Malta pilots offered to halt protests ‘four times’ as Air Malta stand-off deepens
ALPA: Union offered to suspend directives ‘several’ occasions, but talks with Malta International Airport remain grid-locked
The tarmac at Malta International Airport (MIA) has been quieter than usual, and not because of off-season schedules. For the third week running, Air Malta pilots—members of the Airline Pilots’ Association (ALPA)—have stuck to a work-to-rule that is rippling through the islands’ travel-hungry population. Yet behind the scenes, ALPA insists it has repeatedly offered to “press pause” on the directives if management returns to the negotiating table with “concrete, written guarantees” on job security and a transparent career-progression path.
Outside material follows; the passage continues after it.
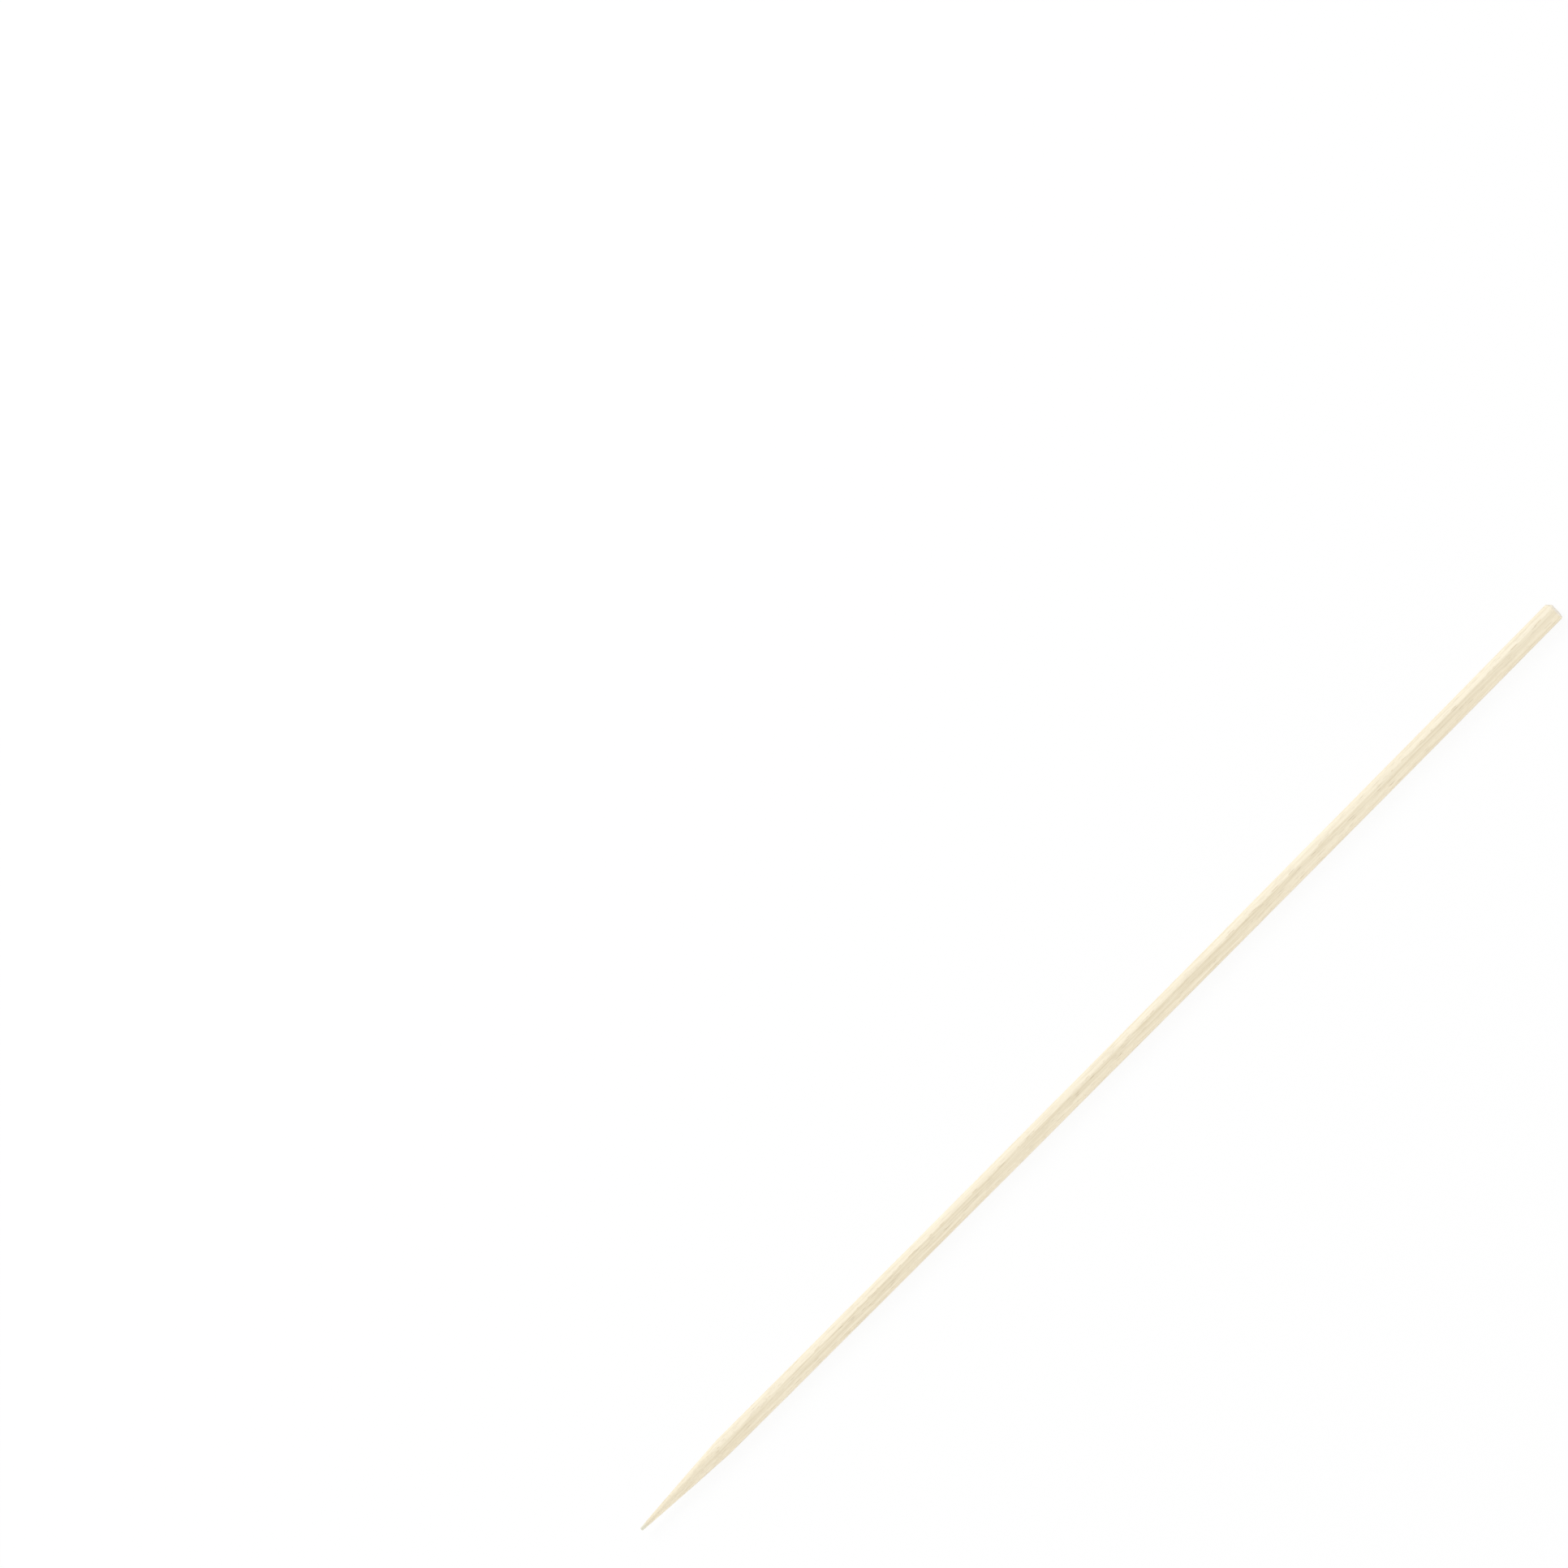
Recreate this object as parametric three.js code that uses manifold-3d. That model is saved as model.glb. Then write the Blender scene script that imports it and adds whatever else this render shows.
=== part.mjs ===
// A bamboo skewer: one round stick with a ground point at one end and a sawn butt at the other.
// Millimetres. The stick lies along X on the floor, point at -X, butt at +X, with the floor at z = 0.

import * as THREE from 'three';
import { mergeVertices } from 'three/addons/utils/BufferGeometryUtils.js';
import Module from 'manifold-3d';

// Sizes of the stick
const LENGTH = 200;
const DIAMETER = 3;

// The strip of bamboo is planed a little thinner than the rounded stick, so that a narrow flat is left along
// two opposite sides, deeper on the side that it lies on than on top
const LOWER_FLAT_DEPTH = 0.09;
const UPPER_FLAT_DEPTH = 0.05;

// The ground point: its length, the width of its blunted tip and how full its curve is (1 is a straight cone)
const POINT_LENGTH = 20;
const TIP_DIAMETER = 0.55;
const POINT_FULLNESS = 1.1;

// The corner of the sawn butt, worn round
const BUTT_EDGE_RADIUS = 0.15;

// The corner that splintered off the butt: how far it goes along the stick and across its end, and the way
// it faces, in degrees round the stick from +Y towards +Z
const CHIP_LENGTH = 0.7;
const CHIP_WIDTH = 0.9;
const CHIP_HEADING = 35;

// The stick dries slightly bent, sideways as it lies, and its point is ground a little off centre
const BOW = 0.28;
const TIP_OFFSET = 0.15;

// How finely the round shapes are divided
const SIDES = 32;
const POINT_STEPS = 16;
const SHANK_STEPS = 12;
const CORNER_STEPS = 3;

const BAMBOO_COLOUR = new THREE.Color().setRGB(0.83, 0.74, 0.56);
const BAMBOO_ROUGHNESS = 0.6;

const radius = DIAMETER / 2;
const axisHeight = radius - LOWER_FLAT_DEPTH;
const thickness = DIAMETER - LOWER_FLAT_DEPTH - UPPER_FLAT_DEPTH;
const tipRadius = TIP_DIAMETER / 2;

const wasm = await Module();
wasm.setup();

// Radius of the stick at a distance from the plane where the rounded tip meets the ground curve
function pointRadius(along) {
  const remaining = 1 - along / (POINT_LENGTH - tipRadius);
  return tipRadius + (radius - tipRadius) * (1 - Math.pow(remaining, POINT_FULLNESS));
}

// Half of the stick's outline, from the tip's pole to the butt's centre: x is the radius, y runs along it
function outline() {
  const points = [];
  for (let i = 0; i <= CORNER_STEPS; i += 1) {
    const angle = (i / CORNER_STEPS) * (Math.PI / 2);
    points.push(new THREE.Vector2(tipRadius * Math.sin(angle), tipRadius * (1 - Math.cos(angle))));
  }
  for (let i = 1; i <= POINT_STEPS; i += 1) {
    const along = (i / POINT_STEPS) * (POINT_LENGTH - tipRadius);
    points.push(new THREE.Vector2(pointRadius(along), tipRadius + along));
  }
  const shankEnd = LENGTH - BUTT_EDGE_RADIUS;
  for (let i = 1; i <= SHANK_STEPS; i += 1) {
    const along = POINT_LENGTH + (i / SHANK_STEPS) * (shankEnd - POINT_LENGTH);
    points.push(new THREE.Vector2(radius, along));
  }
  for (let i = 1; i <= CORNER_STEPS; i += 1) {
    const angle = (i / CORNER_STEPS) * (Math.PI / 2);
    const inset = BUTT_EDGE_RADIUS * (1 - Math.cos(angle));
    points.push(new THREE.Vector2(radius - inset, shankEnd + BUTT_EDGE_RADIUS * Math.sin(angle)));
  }
  points.push(new THREE.Vector2(0, LENGTH));
  return points;
}

// Sideways place of the stick's middle line at a distance from the tip, with half of the bow to each side
function middleLine(along) {
  const share = along / LENGTH;
  const bow = BOW * (0.5 - 4 * share * (1 - share));
  const toTip = Math.max(0, 1 - along / POINT_LENGTH);
  return bow - TIP_OFFSET * toTip;
}

// The whole round stick, laid along X at the height where its lower flat meets the floor, and bent
function roundStick() {
  const geometry = new THREE.LatheGeometry(outline(), SIDES);
  geometry.rotateZ(-Math.PI / 2);
  const place = geometry.getAttribute('position');
  for (let i = 0; i < place.count; i += 1) {
    const along = place.getX(i);
    place.setX(i, along - LENGTH / 2);
    place.setY(i, place.getY(i) + middleLine(along));
    place.setZ(i, place.getZ(i) + axisHeight);
  }
  return geometry;
}

// The strip that the stick is cut from: a slab that leaves its two flat faces on the round stick
function strip() {
  const reach = DIAMETER * 2;
  const geometry = new THREE.BoxGeometry(LENGTH + reach, DIAMETER + reach, thickness);
  geometry.translate(0, 0, thickness / 2);
  return geometry;
}

// The stick without the corner that broke off its butt, which lay beyond a slanted plane
function withoutCorner(solid) {
  const heading = THREE.MathUtils.degToRad(CHIP_HEADING);
  const outwards = new THREE.Vector3(0, Math.cos(heading), Math.sin(heading));
  const onFace = new THREE.Vector3(LENGTH / 2, middleLine(LENGTH), axisHeight);
  onFace.addScaledVector(outwards, radius - CHIP_WIDTH);
  const normal = new THREE.Vector3(CHIP_WIDTH, 0, 0).addScaledVector(outwards, CHIP_LENGTH).normalize();
  return solid.trimByPlane([-normal.x, -normal.y, -normal.z], -normal.dot(onFace));
}

function toSolid(geometry) {
  geometry.deleteAttribute('normal');
  geometry.deleteAttribute('uv');
  const merged = mergeVertices(geometry, 1e-4);
  const vertProperties = new Float32Array(merged.getAttribute('position').array);
  const corners = merged.getIndex().array;
  const triVerts = [];
  for (let i = 0; i < corners.length; i += 3) {
    const [a, b, c] = [corners[i], corners[i + 1], corners[i + 2]];
    if (a !== b && b !== c && c !== a) {
      triVerts.push(a, b, c);
    }
  }
  const mesh = new wasm.Mesh({ numProp: 3, vertProperties, triVerts: new Uint32Array(triVerts) });
  return new wasm.Manifold(mesh);
}

function toGeometry(solid) {
  const mesh = solid.getMesh();
  const geometry = new THREE.BufferGeometry();
  geometry.setAttribute('position', new THREE.BufferAttribute(mesh.vertProperties, mesh.numProp));
  geometry.setIndex(new THREE.BufferAttribute(mesh.triVerts, 1));
  geometry.computeVertexNormals();
  return geometry;
}

const bamboo = new THREE.MeshStandardMaterial({
  color: BAMBOO_COLOUR,
  roughness: BAMBOO_ROUGHNESS,
  metalness: 0,
});

const planed = toSolid(roundStick()).intersect(toSolid(strip()));
const skewer = new THREE.Mesh(toGeometry(withoutCorner(planed)), bamboo);
skewer.name = 'skewer';

const group = new THREE.Group();
group.add(skewer);

export default group;
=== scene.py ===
import math
import random

import bpy
from mathutils import Matrix, Vector, noise


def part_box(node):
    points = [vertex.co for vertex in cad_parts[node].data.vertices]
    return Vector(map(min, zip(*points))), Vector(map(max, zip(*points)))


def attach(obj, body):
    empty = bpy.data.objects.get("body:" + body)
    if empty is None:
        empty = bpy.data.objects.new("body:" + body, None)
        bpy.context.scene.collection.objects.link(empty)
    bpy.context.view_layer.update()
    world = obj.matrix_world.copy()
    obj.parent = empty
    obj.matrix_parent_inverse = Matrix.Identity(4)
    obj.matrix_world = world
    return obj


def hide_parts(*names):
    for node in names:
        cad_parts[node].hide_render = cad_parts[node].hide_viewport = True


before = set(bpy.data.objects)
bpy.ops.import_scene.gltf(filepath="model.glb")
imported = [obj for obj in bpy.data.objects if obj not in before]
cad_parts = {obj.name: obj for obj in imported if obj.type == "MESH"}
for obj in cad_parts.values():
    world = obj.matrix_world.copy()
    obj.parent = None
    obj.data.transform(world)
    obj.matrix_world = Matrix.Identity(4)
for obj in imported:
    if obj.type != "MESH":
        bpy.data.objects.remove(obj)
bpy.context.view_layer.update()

# The stick. A strip of split bamboo is planed on two sides and run through round cutters, which leave a
# narrow flat on each planed side. One end is ground to a long point on a belt, turning, and the other is
# sawn off nearly square. It has dried with a slight bow, and lies on one of its flats.

MM = 0.001
low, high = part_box("skewer")
LOWER_FLAT_DEPTH = 0.09 * MM
UPPER_FLAT_DEPTH = 0.05 * MM
BOW = 0.28 * MM
POINT_LENGTH = 20 * MM
TIP_WIDTH = 0.6 * MM
TIP_ROUNDING = 0.2 * MM
POINT_FULLNESS = 1.1
TIP_OFFSET = 0.15 * MM
BUTT_ROUNDING = 0.14 * MM
SAME_PLACE = 0.001 * MM

SIDES = 96
SHANK_FIRST_CUTS = 99
SHANK_SECOND_CUTS = 3
POINT_STEPS = 60
TIP_STEPS = 5
BUTT_ROUNDING_STEPS = 4
BUTT_RINGS = 9

stick_radius = (high.z - low.z + LOWER_FLAT_DEPTH + UPPER_FLAT_DEPTH) / 2
axis_height = low.z + stick_radius - LOWER_FLAT_DEPTH
tip_radius = TIP_WIDTH / 2
shoulder_x = low.x + POINT_LENGTH
tip_start_x = low.x + TIP_ROUNDING


def point_radius(x):
    """Radius of the ground point at x, between the rounded tip and the shoulder."""
    remaining = (shoulder_x - x) / (shoulder_x - tip_start_x)
    return tip_radius + (stick_radius - tip_radius) * (1 - remaining ** POINT_FULLNESS)


def point_shift(x):
    """How far to the side the point's middle lies at x, because it was ground a little off centre."""
    return -TIP_OFFSET * (shoulder_x - x) / POINT_LENGTH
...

“We are not strike-happy,” ALPA President Captain Paul Azzopardi told Hot Malta on Tuesday, speaking from the union’s Valletta headquarters overlooking Grand Harbour. “On four separate occasions—twice in writing—we informed the airline we would suspend all industrial action for 30 days if Air Malta agreed to independent mediation and a moratorium on redundancies. Each time the reply was radio silence.”
The stand-off centres on the carrier’s plan to shrink its fleet from eight to four Airbus A320s next winter, a move that would leave roughly 70 pilots redundant unless they accept transfers to Malta’s fledgling cargo operator or foreign carriers. For a country where aviation is woven into the national fabric—think festa fireworks timed to low-flying jets, or village feasts that still pause when the 6 p.m. Rome shuttle roars overhead—the prospect of half the national pilot corps packing their bags feels almost personal.
Cultural reverberations
Malta’s relationship with aeroplanes is intimate. The first Alitalia DC-3 touched down in 1946, the same year Britain granted self-government, and locals still speak of that silver bird as a harbinger of modernity. Over subsequent decades, Air Malta became a floating village square: passengers recognised cabin crew from their hometown band clubs, and pilots doubled as civic pageant masters. Shrinking the airline therefore feels, to many, like shrinking the islands themselves.
“Air Malta isn’t just a company; it’s our calling card to cousins in Melbourne and Toronto,” says Sliema restaurateur Marisa Camilleri, who relies on the lunchtime Luton route for British seafood suppliers. “If pilots leave, routes die, frequencies drop, and my Dover sole sits in Heathrow instead of my kitchen.”
Community impact
Tourism accounts for 27% of Malta’s GDP, and the pilots’ work-to-rule has already sliced 5% off September seat capacity, according to Malta International Airport statistics. Hoteliers in Gozo report a 12% spike in last-minute cancellations, while airport cafeterias have reduced staff shifts. Ironically, the same workers whose jobs are jeopardised by fewer flights are the ones serving pilots their pre-flight espressos.
Government sources say the airline burns €2m a week, and Brussels has given Malta until 31 December to present a viable restructuring plan or repay €290m in illegal state aid. Yet pilots counter that the maths looks different when social costs are tallied: every pilot made redundant takes with him or her roughly €60,000 in annual disposable income, the equivalent of two Band Club sponsorships and a dozen festa firework shells.
Negotiation timeline
ALPA’s first offer to suspend directives landed on 22 August, three days after pilots began refusing overtime and discretionary duties. A second proposal followed on 29 August, this time copied to the Minister for Finance. A third and fourth offer came after conciliation meetings chaired by the Director of Industrial Relations, but management insists any moratorium must be unconditional. “We cannot negotiate under threat,” Air Malta CEO Clifford Chetcuti wrote in an internal memo leaked to this newspaper.
Labour Minister Clyde Caruana weighed in on Monday, warning that “no one holds a monopoly on patriotism,” but stopped short of endorsing binding arbitration favoured by pilots. Meanwhile, Nationalist MP and shadow transport spokesperson Ivan Castillo urged government to “treat pilots as stakeholders, not scapegoats,” reminding Parliament that Air Malta’s 1973 founding statute enshrines the airline as a “public service obligation.”
What next?
With summer morphing into shoulder season, the stakes rise daily. ALPA has scheduled an extraordinary general meeting for Sunday 24 September, where members will vote on whether to escalate to limited strike days. Yet even here, Malta’s communal pulse beats strong: one pilot told Hot Malta he’ll fly his scheduled Luton rotation the day after the vote because “my nephew’s confirmation party is that weekend—can’t let the family down.”
In the words of veteran cabin crew member Tanya Pace, “We’ve all grown up under the Air Malta livery. We want the airline to survive, but not at the cost of our children’s future.” Whether the government and EU bean-counters can craft a lifeline that keeps both cockpits and communities intact remains the question hovering over the islands—much like the A320s now circling in holding patterns, waiting for clearance to land.